Abstract

The mechanism and the formation behaviour of banded texture in non-isothermal processes have been studied for two aromatic main-chain liquid cyrstalline polyesters designated as P(2,8) and PTDT-Br which contain the X-shaped and linear rod-like mesogens along the polymer backbones, respectively. For P(2,8) regular and perfect banded textures were observed within its oriented films which were prepared by shearing in mesomorphic state and subsequent cooling down to room temperature under various conditions. Bandwidth was dependent sensitively on the cooling conditions, about 8 μm for rapid and 2 μm for slow coolings. During the cooling of an oriented film the bands were first generated around 170°C, and their regularity was improved with lowering temperature. The bandwidth as well as the extinction angle of the bands were changed drastically. In such a cooling process the birefringence Δn, the difference between the refractive indices along the shear and lateral directions, of the oriented film was decreased gradually from about 0.06 to 0.03. In the case of PTDT-Br, clear and perfect banded texture could be observed only for the rapid cooling case. The banded formation behaviour was discussed on the basis of a contraction mechanism and it could be explained as the result of zigzag rearrangement of straightforward oriented fibrils under certain contraction effects.

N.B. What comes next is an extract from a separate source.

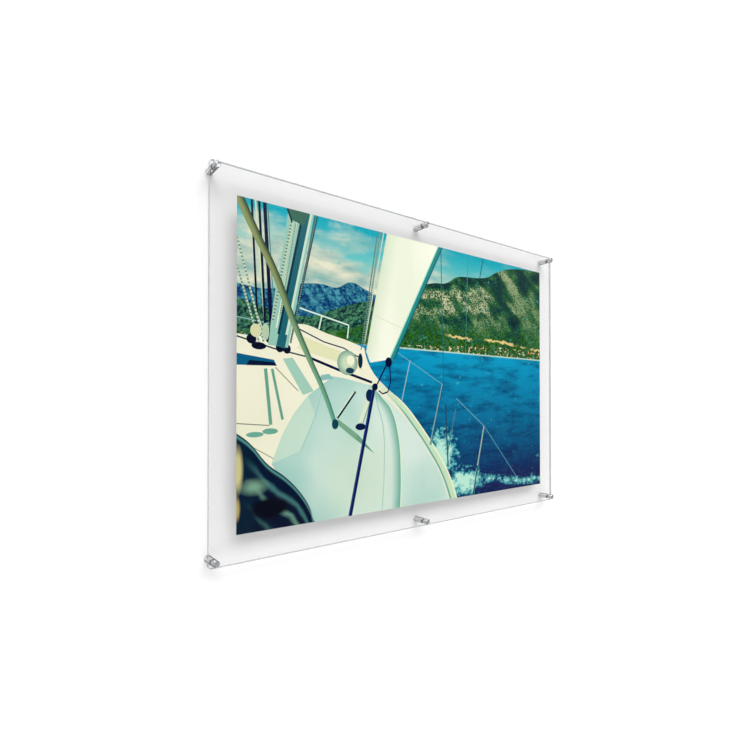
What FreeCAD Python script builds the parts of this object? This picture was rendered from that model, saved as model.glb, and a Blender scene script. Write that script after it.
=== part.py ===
import FreeCAD, Part
import os

from FreeCAD import Vector

# A floating picture frame: a print held between two clear acrylic panels, which
# stand off the wall on six round metal standoffs. Millimetres.
# +X runs along the wall, +Z is up and the front of the frame faces -Y.
# The origin is on the wall plane, at the middle of the six standoffs.

# Print and panels
PRINT_WIDTH = 914.4            # 36 in
PRINT_HEIGHT = 609.6           # 24 in
PRINT_THICKNESS = 0.3
CLEAR_MARGIN = 50.8            # clear acrylic on every side of the print
PANEL_THICKNESS = 3.0
PANEL_CORNER_RADIUS = 6.0
PANEL_ARRIS = 0.3              # polished bevel along the panels' outer edges

# Standoffs
STANDOFF_DIAMETER = 12.7       # 1/2 in
EDGE_LAND = 3.65               # acrylic left between a standoff and the panel's edge
BARREL_LENGTH = 25.4           # 1 in
BARREL_BASE = 3.0              # solid floor at the wall end of a barrel
BARREL_CHAMFER = 0.4
CAP_LENGTH = 9.5
CAP_CHAMFER = 0.8
WASHER_THICKNESS = 0.8
WASHER_LIP = 0.35              # a washer is this much inside the standoff's edge

# Threaded stud, held fast in the cap and screwed into the barrel
STUD_DIAMETER = 8.0            # M8 over the crests
THREAD_PITCH = 1.25
ENGAGED_TURNS = 8
STUD_IN_CAP = 6.0
STUD_CHAMFER = 0.8
THREAD_CLEARANCE = 0.05        # radial, stud to barrel bore
THREAD_RUNOUT = 1.0            # bore depth past the stud's tip
HOLE_CLEARANCE = 0.5           # radial, stud to the panels' holes
WASHER_CLEARANCE = 0.3         # radial, stud to the washers' holes

# Wall screws
SCREW_DIAMETER = 3.5           # over the thread's crests
SCREW_NECK_DIAMETER = 3.0      # plain neck inside the barrel's floor
SCREW_REACH = 29.0             # past the wall plane
SCREW_POINT = 5.0
SCREW_HEAD_DIAMETER = 6.4
SCREW_HEAD_HEIGHT = 2.4
SCREW_HEAD_CHAMFER = 0.7
SCREW_SLOT_WIDTH = 0.9
SCREW_SLOT_SPAN = 3.6
SCREW_SLOT_DEPTH = 1.2
HEAD_CLEARANCE = 0.2           # radial, screw head to the barrel's chamber
THREAD_PASS_CLEARANCE = 0.2    # radial, screw thread to the hole in the floor

# Worked out from the sizes above
PANEL_WIDTH = PRINT_WIDTH + 2 * CLEAR_MARGIN
PANEL_HEIGHT = PRINT_HEIGHT + 2 * CLEAR_MARGIN
EDGE_INSET = STANDOFF_DIAMETER / 2 + EDGE_LAND
ENGAGEMENT = ENGAGED_TURNS * THREAD_PITCH

# Planes of the stack, from the wall outwards
Y_WALL = 0.0
Y_BARREL_FRONT = Y_WALL - BARREL_LENGTH
Y_BACK_PANEL = Y_BARREL_FRONT - WASHER_THICKNESS
Y_PRINT = Y_BACK_PANEL - PANEL_THICKNESS
Y_FRONT_PANEL = Y_PRINT - PRINT_THICKNESS
Y_FRONT_WASHER = Y_FRONT_PANEL - PANEL_THICKNESS
Y_CAP = Y_FRONT_WASHER - WASHER_THICKNESS
Y_CAP_FRONT = Y_CAP - CAP_LENGTH

COLUMNS = {
    "left": -(PANEL_WIDTH / 2 - EDGE_INSET),
    "middle": 0.0,
    "right": PANEL_WIDTH / 2 - EDGE_INSET,
}
ROWS = {
    "top": PANEL_HEIGHT / 2 - EDGE_INSET,
    "bottom": -(PANEL_HEIGHT / 2 - EDGE_INSET),
}
STANDOFFS = {
    row + "_" + column: Vector(x, 0, z)
    for row, z in ROWS.items()
    for column, x in COLUMNS.items()
}

OUTWARD = Vector(0, -1, 0)


def rod(diameter, y_start, y_end, chamfer_start=0.0, chamfer_end=0.0):
    """A round bar on the standoff's axis, from y_start out to y_end."""
    length = y_start - y_end
    bar = Part.makeCylinder(diameter / 2, length, Vector(0, y_start, 0), OUTWARD)
    for y, chamfer in ((y_start, chamfer_start), (y_end, chamfer_end)):
        if chamfer > 0:
            rim = [e for e in bar.Edges if is_rim(e, y)]
            bar = bar.makeChamfer(chamfer, rim)
    return bar


def is_rim(edge, y):
    """True for an edge that lies wholly in the plane at y."""
    box = edge.BoundBox
    return abs(box.YMin - y) < 1e-6 and abs(box.YMax - y) < 1e-6


def ring(outer, inner, y_start, y_end):
    """A flat washer on the standoff's axis."""
    return rod(outer, y_start, y_end).cut(rod(inner, y_start, y_end))


def panel(y_back):
    """A clear sheet with round corners, bevelled edges and a hole for each stud."""
    corner = Vector(-PANEL_WIDTH / 2, y_back - PANEL_THICKNESS, -PANEL_HEIGHT / 2)
    sheet = Part.makeBox(PANEL_WIDTH, PANEL_THICKNESS, PANEL_HEIGHT, corner)
    upright = [e for e in sheet.Edges if e.BoundBox.YLength > PANEL_THICKNESS / 2]
    sheet = sheet.makeFillet(PANEL_CORNER_RADIUS, upright)
    outline = [
        e
        for e in sheet.Edges
        if is_rim(e, y_back) or is_rim(e, y_back - PANEL_THICKNESS)
    ]
    sheet = sheet.makeChamfer(PANEL_ARRIS, outline)
    hole = rod(STUD_DIAMETER + 2 * HOLE_CLEARANCE, y_back, y_back - PANEL_THICKNESS)
    return sheet.cut([hole.translated(place) for place in STANDOFFS.values()])


def print_sheet():
    """The print, one sheet of paper clamped between the panels."""
    corner = Vector(-PRINT_WIDTH / 2, Y_FRONT_PANEL, -PRINT_HEIGHT / 2)
    return Part.makeBox(PRINT_WIDTH, PRINT_THICKNESS, PRINT_HEIGHT, corner)


def barrel():
    """The tube against the wall: threaded at the front, a chamber for the screw's
    head behind the thread, and a floor with a hole for the screw."""
    body = rod(STANDOFF_DIAMETER, Y_WALL, Y_BARREL_FRONT, BARREL_CHAMFER, BARREL_CHAMFER)
    y_floor = Y_WALL - BARREL_BASE
    y_thread_end = Y_BARREL_FRONT + ENGAGEMENT + THREAD_RUNOUT
    thread = rod(STUD_DIAMETER + 2 * THREAD_CLEARANCE, y_thread_end, Y_BARREL_FRONT)
    chamber = rod(SCREW_HEAD_DIAMETER + 2 * HEAD_CLEARANCE, y_floor, Y_BARREL_FRONT)
    hole = rod(SCREW_DIAMETER + 2 * THREAD_PASS_CLEARANCE, Y_WALL, y_floor)
    return body.cut([thread, chamber, hole])


def stud():
    """The threaded stud: held in the cap, through both panels, into the barrel."""
    y_tip = Y_BARREL_FRONT + ENGAGEMENT
    return rod(STUD_DIAMETER, y_tip, Y_CAP - STUD_IN_CAP, chamfer_start=STUD_CHAMFER)


def cap():
    """The round cap, turned by hand to clamp the panels."""
    body = rod(STANDOFF_DIAMETER, Y_CAP, Y_CAP_FRONT, BARREL_CHAMFER, CAP_CHAMFER)
    return body.cut(rod(STUD_DIAMETER, Y_CAP, Y_CAP - STUD_IN_CAP))


def washer(y_start):
    """A clear washer that keeps metal off the acrylic."""
    outer = STANDOFF_DIAMETER - 2 * WASHER_LIP
    inner = STUD_DIAMETER + 2 * WASHER_CLEARANCE
    return ring(outer, inner, y_start, y_start - WASHER_THICKNESS)


def wall_screw():
    """A pan-head wood screw, its head on the barrel's floor, its point in the wall."""
    y_floor = Y_WALL - BARREL_BASE
    y_head = y_floor - SCREW_HEAD_HEIGHT
    head = rod(SCREW_HEAD_DIAMETER, y_floor, y_head, chamfer_end=SCREW_HEAD_CHAMFER)
    neck = rod(SCREW_NECK_DIAMETER, Y_WALL, y_floor)
    y_cone = SCREW_REACH - SCREW_POINT
    shank = rod(SCREW_DIAMETER, y_cone, Y_WALL)
    point = Part.makeCone(
        SCREW_DIAMETER / 2, 0, SCREW_POINT, Vector(0, y_cone, 0), Vector(0, 1, 0)
    )
    screw = head.fuse([neck, shank, point])
    half_span = SCREW_SLOT_SPAN / 2
    half_width = SCREW_SLOT_WIDTH / 2
    for half_x, half_z in ((half_span, half_width), (half_width, half_span)):
        slot = Part.makeBox(
            2 * half_x, SCREW_SLOT_DEPTH, 2 * half_z, Vector(-half_x, y_head, -half_z)
        )
        screw = screw.cut(slot)
    return screw


def export(name, shape):
    """Writes one sub-part to its own STEP file."""
    shape.exportStep(os.path.join("parts", name + ".step"))


def main():
    os.makedirs("parts", exist_ok=True)
    export("back_panel", panel(Y_BACK_PANEL))
    export("print_sheet", print_sheet())
    export("front_panel", panel(Y_FRONT_PANEL))
    standoff_pieces = {
        "barrel": barrel(),
        "rear_washer": washer(Y_BARREL_FRONT),
        "front_washer": washer(Y_FRONT_WASHER),
        "stud": stud(),
        "cap": cap(),
        "wall_screw": wall_screw(),
    }
    for place_name, place in STANDOFFS.items():
        for piece_name, shape in standoff_pieces.items():
            export(piece_name + "_" + place_name, shape.translated(place))


main()
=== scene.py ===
"""A floating frame: a print between two clear panels, held off the wall by six round standoffs."""

import logging
import math
from dataclasses import dataclass
from enum import Enum
from typing import Callable, Sequence

import bpy
from mathutils import Matrix, Vector


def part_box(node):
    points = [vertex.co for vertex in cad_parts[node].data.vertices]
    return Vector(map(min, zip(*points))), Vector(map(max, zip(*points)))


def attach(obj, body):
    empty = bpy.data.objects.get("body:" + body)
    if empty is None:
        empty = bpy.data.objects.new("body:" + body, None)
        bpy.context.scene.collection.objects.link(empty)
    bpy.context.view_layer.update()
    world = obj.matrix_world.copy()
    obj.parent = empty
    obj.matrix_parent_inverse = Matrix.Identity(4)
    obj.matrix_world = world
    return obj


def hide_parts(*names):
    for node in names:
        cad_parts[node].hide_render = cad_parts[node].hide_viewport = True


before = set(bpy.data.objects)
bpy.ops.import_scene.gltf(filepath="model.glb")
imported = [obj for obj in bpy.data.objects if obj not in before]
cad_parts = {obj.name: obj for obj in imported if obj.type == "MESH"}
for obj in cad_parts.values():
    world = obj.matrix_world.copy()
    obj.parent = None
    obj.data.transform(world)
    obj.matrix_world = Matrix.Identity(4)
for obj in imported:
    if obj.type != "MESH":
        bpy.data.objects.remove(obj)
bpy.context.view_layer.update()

LOG = logging.getLogger("floating_frame")
MM = 0.001
MERGE = 0.001 * MM
WHITE = (1.0, 1.0, 1.0, 1.0)

Socket = bpy.types.NodeSocket
Piece = bpy.types.Object
Number = float | Socket
Colour = tuple[int, int, int]
Point = tuple[float, float]


class Body(str, Enum):
    """The bodies that pieces ride on; a standoff's own bodies add its place to the name."""

    FIXED = "wall_and_panels"
    WASHER = "washer_"
    CAP = "cap_"


class Slot(str, Enum):
    """The record's material slots."""

    PAPER = "print_paper"
    METAL = "standoff_metal"
    ZINC = "zinc_steel"
    CLEAR = "clear_washer"


class Turned(Enum):
    """Which way a lathe's marks run."""

    ROUND = "round the barrel"
    FACE = "in rings on the cap's face"


def linear(colour: Sequence[float], share: float = 1.0) -> tuple[float, ...]:
    """Turns a colour as a paint chart gives it into one the shaders use.

    Args:
        colour: Red, green and blue from 0 to 255.
        share: How much of the paint's value to keep.

    Returns:
        Red, green, blue and an alpha of 1, in linear light.
    """
    parts = [int(part * share) / 255 for part in colour]
    light = [part / 12.92 if part <= 0.04045 else ((part + 0.055) / 1.055) ** 2.4 for part in parts]
    return (*light, 1.0)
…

The origins of these effects were considered to be the elastic energy stored in the specimens during shearing and the thermal contraction during cooling. The latter was more evident in the rapid cooling case. The orientational relaxation of fibrils or the formation of banded texture occurs during cooling in a small temperature range after an ‘induction stage’, while the relaxation due to free thermal motion of individual molecules may proceed in the whole temperature region before the solidification of specimens.